- BRIEF:
Both the line containing "MINT, 0.85, 0.0)" and the line containing "cad_parts[node].hide_render = cad_parts[node].hide_viewport" belong in the answer, along with every line between them; print exactly those.

* Start MATERIAL *

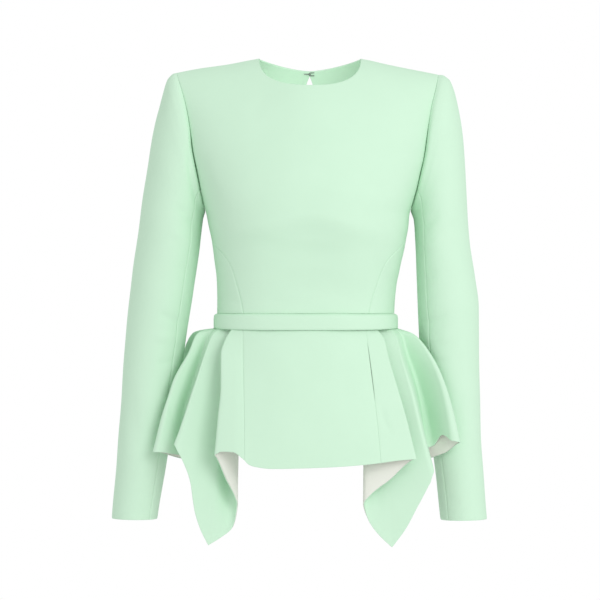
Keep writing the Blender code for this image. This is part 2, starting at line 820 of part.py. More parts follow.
def cascade_grid(left):
    folds = FOLDS_LEFT if left else FOLDS_RIGHT
    hem = HEM_LEFT if left else HEM_RIGHT
    lines = []
    for level in range(len(LEVELS)):
        row = PEPLUM_FRONT[level]
        start = (row[0] if left else -row[1], row[2])
        line, marks = fold_line(folds, level, start, (0.0, BACK_MIDDLE[level]), not left)
        lines.append(line)
    lines = np.array(lines)
    drops = curve(marks, column(hem, 0), column(hem, 1))
    grid = np.zeros((len(DROP_ROWS), lines.shape[1], 3))
    for j in range(lines.shape[1]):
        xs = curve(DROP_ROWS, LEVELS, lines[:, j, 0])
        ys = curve(DROP_ROWS, LEVELS, lines[:, j, 1])
        top = band_low(lines[0, j, 1]) - 0.4
        grid[:, j, 0] = xs
        grid[:, j, 1] = ys
        grid[:, j, 2] = top + (drops[j] - top) * np.array(DROP_ROWS)
    return grid


def front_grid(steps):
    grid = np.zeros((len(DROP_ROWS), steps + 1, 3))
    table = [curve(DROP_ROWS, LEVELS, column(PEPLUM_FRONT, k)) for k in range(4)]
    for i, t in enumerate(DROP_ROWS):
        lx, rx, ey, my = (table[k][i] for k in range(4))
        for j in range(steps + 1):
            s = j / steps
            x = rx + (lx - rx) * s
            y = my + (ey - my) * abs(2 * s - 1) ** 2.3
            top = band_low(y) - 0.4
            end = float(curve(x, column(HEM_FRONT, 0), column(HEM_FRONT, 1)))
            grid[i, j] = (x, y, top + (end - top) * t)
    return grid


def side_seam_step():
    """Column at the middle of the fold where the side seam lies."""
    return sum(RUN_STEPS[:SIDE_FOLD]) + sum(TURN_STEPS[:SIDE_FOLD - 1]) + 2


def build_peplum(cloth, lining):
    left = cascade_grid(True)
    right = cascade_grid(False)[:, ::-1]
    front = front_grid(14)
    whole = np.concatenate([right[:, :-1], front[:, :-1], left], axis=1)
    normals = grid_normals(whole)
    for j in (0, -1):
        normals[:, j, 0] = 0.0
        normals[:, j] /= np.linalg.norm(normals[:, j], axis=1, keepdims=True)
    a = right.shape[1] - 1
    b = a + 14
    step = side_seam_step()
    last = whole.shape[1] - 1
    cuts = (("peplum_back_r", 0, a - step), ("peplum_side_r", a - step, a),
            ("peplum_front", a, b), ("peplum_side_l", b, b + step),
            ("peplum_back_l", b + step, last))
    for name, i, j in cuts:
        part = pull_in(whole[:, i:j + 1], SEAM_HALF, SEAM_HALF, 0.0, 0.0)
        wall(name, part, normals[:, i:j + 1], PEPLUM_WALL, cloth)
    first = LINING_FIRST_ROW
    for name, i, j in (("cascade_lining_l", b, b + step), ("cascade_lining_r", a - step, a)):
        back = whole[first:, i:j + 1] - normals[first:, i:j + 1] * (PEPLUM_WALL + LINING_SPACE)
        back = pull_in(back, LINING_SHORT, LINING_SHORT, 0.0, LINING_SHORT)
        wall(name, back, normals[first:, i:j + 1], LINING_WALL, lining)


def wire(name, path, radius, sides, up, look):
    """Round wire along an open path, closed at both ends."""
    path = np.array(path, float)
    rings = []
    for i in range(len(path)):
        way = path[min(i + 1, len(path) - 1)] - path[max(i - 1, 0)]
        way = way / np.linalg.norm(way)
        a = np.cross(way, up)
        a = a / np.linalg.norm(a)
        b = np.cross(way, a)
        for k in range(sides):
            t = 2 * math.pi * k / sides
            rings.append(path[i] + radius * (math.cos(t) * a + math.sin(t) * b))
    faces = []
    for i in range(len(path) - 1):
        for k in range(sides):
            n = (k + 1) % sides
            faces.append((i * sides + k, i * sides + n, (i + 1) * sides + n, (i + 1) * sides + k))
    faces.append(tuple(range(sides))[::-1])
    faces.append(tuple((len(path) - 1) * sides + k for k in range(sides)))
    return add_mesh(name, rings, faces, look)


def behind_neck(x, z, off):
    """Spot off the inside of the back, near the neck edge."""
    turn = turn_of(x, z, False)
    return body(turn, z) - body_normal(turn, z) * (BODICE_WALL + off)


def build_fastening(look):
    eye = [behind_neck(x, z, FASTENING_OFF) for x, z in EYE_PATH]
    wire("eye", eye, WIRE_RADIUS, 6, np.array((0.0, 1.0, 0.0)), look)
    hook = [behind_neck(x, FASTENING_Z, off) for x, off in HOOK_PATH]
    wire("hook", hook, WIRE_RADIUS, 6, np.array((0.0, 0.0, 1.0)), look)


def main():
    for piece in list(bpy.data.objects):
        bpy.data.objects.remove(piece, do_unlink=True)
    cloth = ("mint_crepe", MINT, 0.85, 0.0)
    lining = ("cream_lining", CREAM, 0.7, 0.0)
    build_bodice(cloth)
    build_back(cloth)
    build_sleeves(cloth)
    build_band(cloth)
    build_peplum(cloth, lining)
    build_fastening(("steel", STEEL, 0.35, 1.0))


main()
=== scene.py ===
"""Looks of the long-sleeved peplum top: cloth panels with seams, folds and creases.

The tables are in millimetres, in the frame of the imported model.
"""
import math

import bpy
import numpy as np
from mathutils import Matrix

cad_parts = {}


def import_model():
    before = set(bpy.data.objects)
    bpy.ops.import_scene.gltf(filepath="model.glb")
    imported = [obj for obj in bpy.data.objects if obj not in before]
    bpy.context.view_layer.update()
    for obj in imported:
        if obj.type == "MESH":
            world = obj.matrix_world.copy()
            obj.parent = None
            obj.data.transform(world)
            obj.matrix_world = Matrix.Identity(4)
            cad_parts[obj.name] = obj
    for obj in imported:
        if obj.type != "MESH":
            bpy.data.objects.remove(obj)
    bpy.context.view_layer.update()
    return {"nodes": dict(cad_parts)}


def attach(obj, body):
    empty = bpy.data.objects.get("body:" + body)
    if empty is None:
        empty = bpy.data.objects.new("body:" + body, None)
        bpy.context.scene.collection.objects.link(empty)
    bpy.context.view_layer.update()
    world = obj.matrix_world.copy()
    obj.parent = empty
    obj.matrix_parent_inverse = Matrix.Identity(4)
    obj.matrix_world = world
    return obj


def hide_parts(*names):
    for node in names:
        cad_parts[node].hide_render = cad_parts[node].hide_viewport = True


MM = 0.001

# Cloth walls, seams and edges.
BODICE_WALL = 1.6
SLEEVE_WALL = 1.6
BAND_WALL = 1.6
PEPLUM_WALL = 1.2
LINING_WALL = 1.0
LINING_SPACE = 0.05
LINING_SHORT = 0.6
SEAM_HALF = 0.06
SEAM_STEPS = (0.0, 0.5, 1.2, 2.2, 4.0)
SEAM_DIP = 0.75
ARMHOLE_DIP = 0.2
CENTRE_DIP = 0.5
NECK_DIP = 0.3
BAND_SEAM_DIP = 0.1
BAND_HEM_DIP = 0.2
CUFF_DIP = 0.4
PEPLUM_SEAM_DIP = 0.3
PEPLUM_HEM_DIP = 0.1
SEAM_REACH = 1.1

# Body form.
FORM_POWER = 2.4
SHOULDER_Y = 8.0
NECK_MIDDLE = 5.0
NECK_HALF = 70.0
NECK_FRONT_DROP = 41.0
NECK_BACK_DROP = 14.0
NECK_POWER = 2.5
NECK_BACK_POWER = 1.5
SHOULDER_LEFT = -178.0
SHOULDER_RIGHT = 182.0
ARMHOLE_LOW = -210.0
ARMHOLE_TURN = math.radians(36.0)
BAND_TOP = -352.0
BAND_LOW = -372.5
BAND_SAG = 0.025
SEAM_FOOT = -236.0

# Keyhole at the centre back.
KEYHOLE_TOP = -20.5
KEYHOLE_LOW = -46.0
KEYHOLE_HALF = 5.3

# Shoulder line: x, height.  Between the neck points it closes the form.
SHOULDER = np.array((
    (-178.0, -19.3),
    (-148.0, -13.6),
    (-108.0, -7.8),
    (-81.0, -2.8),
    (-65.0, 0.0),
    (5.0, 15.0),
    (75.0, 0.0),
    (89.0, -2.8),
    (107.0, -7.2),
    (136.0, -13.3),
    (166.0, -18.9),
    (182.0, -22.0),
))

# Front-seam line of the armhole: height, left x, right x.
ARMHOLE = np.array((
    (-24.0, -178.0, 182.0),
    (-44.0, -171.5, 177.5),
    (-68.0, -165.0, 171.5),
    (-95.0, -160.0, 167.0),
    (-137.0, -154.0, 161.0),
    (-178.0, -146.5, 152.5),
    (-210.0, -139.5, 144.0),
))

# Body below the armhole: height, left x, right x.
TRUNK = np.array((
    (-215.0, -138.0, 142.6),
    (-232.0, -134.6, 141.0),
    (-248.0, -131.0, 138.0),
    (-265.0, -128.4, 134.8),
    (-281.0, -126.6, 131.0),
    (-298.0, -124.4, 127.6),
    (-315.0, -123.2, 124.4),
    (-331.0, -122.8, 122.6),
    (-352.0, -123.2, 121.6),
    (-390.0, -125.0, 123.6),
))

# How far the front and back stand out at each drop below the shoulder line.
DEPTH = np.array((
    (0.0, 0.0, 0.0),
    (6.0, 24.0, 20.0),
    (14.0, 38.0, 32.0),
    (28.0, 54.0, 44.5),
    (50.0, 72.0, 58.0),
    (85.0, 94.0, 74.0),
    (125.0, 111.0, 86.0),
    (165.0, 123.0, 93.0),
    (200.0, 130.0, 95.5),
    (232.0, 128.5, 94.0),
    (262.0, 117.0, 90.0),
    (300.0, 102.5, 84.5),
    (340.0, 92.0, 80.0),
    (420.0, 89.0, 79.0),
))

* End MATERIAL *

- TASK RESPONSE:
    cloth = ("mint_crepe", MINT, 0.85, 0.0)
    lining = ("cream_lining", CREAM, 0.7, 0.0)
    build_bodice(cloth)
    build_back(cloth)
    build_sleeves(cloth)
    build_band(cloth)
    build_peplum(cloth, lining)
    build_fastening(("steel", STEEL, 0.35, 1.0))


main()
=== scene.py ===
"""Looks of the long-sleeved peplum top: cloth panels with seams, folds and creases.

The tables are in millimetres, in the frame of the imported model.
"""
import math

import bpy
import numpy as np
from mathutils import Matrix

cad_parts = {}


def import_model():
    before = set(bpy.data.objects)
    bpy.ops.import_scene.gltf(filepath="model.glb")
    imported = [obj for obj in bpy.data.objects if obj not in before]
    bpy.context.view_layer.update()
    for obj in imported:
        if obj.type == "MESH":
            world = obj.matrix_world.copy()
            obj.parent = None
            obj.data.transform(world)
            obj.matrix_world = Matrix.Identity(4)
            cad_parts[obj.name] = obj
    for obj in imported:
        if obj.type != "MESH":
            bpy.data.objects.remove(obj)
    bpy.context.view_layer.update()
    return {"nodes": dict(cad_parts)}


def attach(obj, body):
    empty = bpy.data.objects.get("body:" + body)
    if empty is None:
        empty = bpy.data.objects.new("body:" + body, None)
        bpy.context.scene.collection.objects.link(empty)
    bpy.context.view_layer.update()
    world = obj.matrix_world.copy()
    obj.parent = empty
    obj.matrix_parent_inverse = Matrix.Identity(4)
    obj.matrix_world = world
    return obj


def hide_parts(*names):
    for node in names:
        cad_parts[node].hide_render = cad_parts[node].hide_viewport = True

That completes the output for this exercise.